Naturally, I fell off the boat between the catamaran and one of the shrimpers. Right between them. You know, exactly where you don’t want to fall, at risk of being turned into hamburger between the two hulls.

We had just pulled in from … I don’t know? Whaddya call it? A pleasure cruise? The wind was never right for sailing. We ran the outboard and aimed for a distant rock island, white with guano. I drank “Hecho en Mexico” Cokes and tried to keep from going mad.

Anyway, we moored, pulling up next to a shrimp boat. I had a job — sit at the front of the boat and, with my feet, keep Uncle Frank’s catamaran from running into one of the abandoned skiffs, also moored to the shrimp boat.

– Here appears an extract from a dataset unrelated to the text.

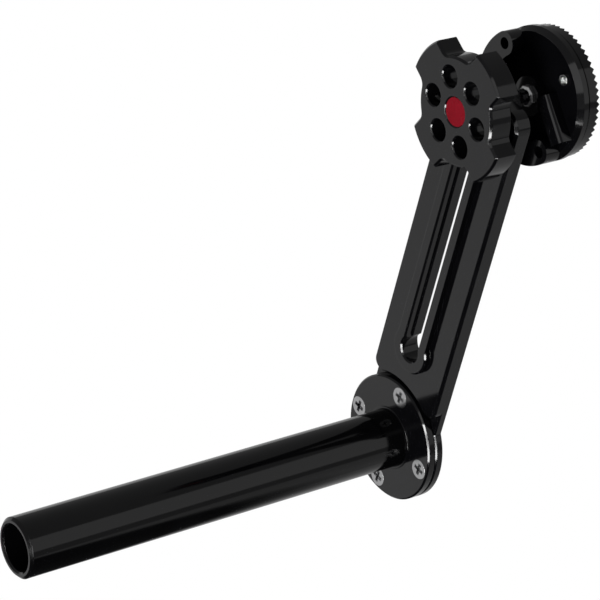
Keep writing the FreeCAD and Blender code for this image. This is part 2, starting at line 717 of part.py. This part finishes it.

I stuck my foot out, pushing the skiff. Except instead of going straight back, it caromed off the shrimp boat and aimed for the catamaran hull again. I reached out farther and pushed it again. No luck. Farther, push. Dammit, it ain’t right, someone’s going to yell at me for letting our boat get scratched. I extended my foot out even farther. And my ass slipped off the gunwale and I fell right into the water. Sploosh.

Do you hear someone screaming? I don't even have ears and I swear I hear someone screaming.

So, there I was, just thrashing in the water. And my sea snake memory is going apeshit. Pages from encyclopedias are flipping through my mind like a scenes from a carnival of pure snakey, snakelike murder.

 

 

 

I had completely lost my mind, and with it, my memory superpower, which would have told me the following…

Western Pacific. As in, the other side of the goddamn world.

Two guys yanked me out of the water before I was turned into chum. Or sorted into House Slytherin.

Even more embarrassing was the fact that, even at just 12 years of age, I was a full foot taller than my two rescuers. They gave me the look you give a Great Dane when it’s intimidated by a Chihuahua at the off-leash park.

I can't even look at you right now.

And I spent the rest of my life assuring my mother that yes, I could swim quite well, thank you. Thank you, no. Don’t need the water wings. I’m good. Really.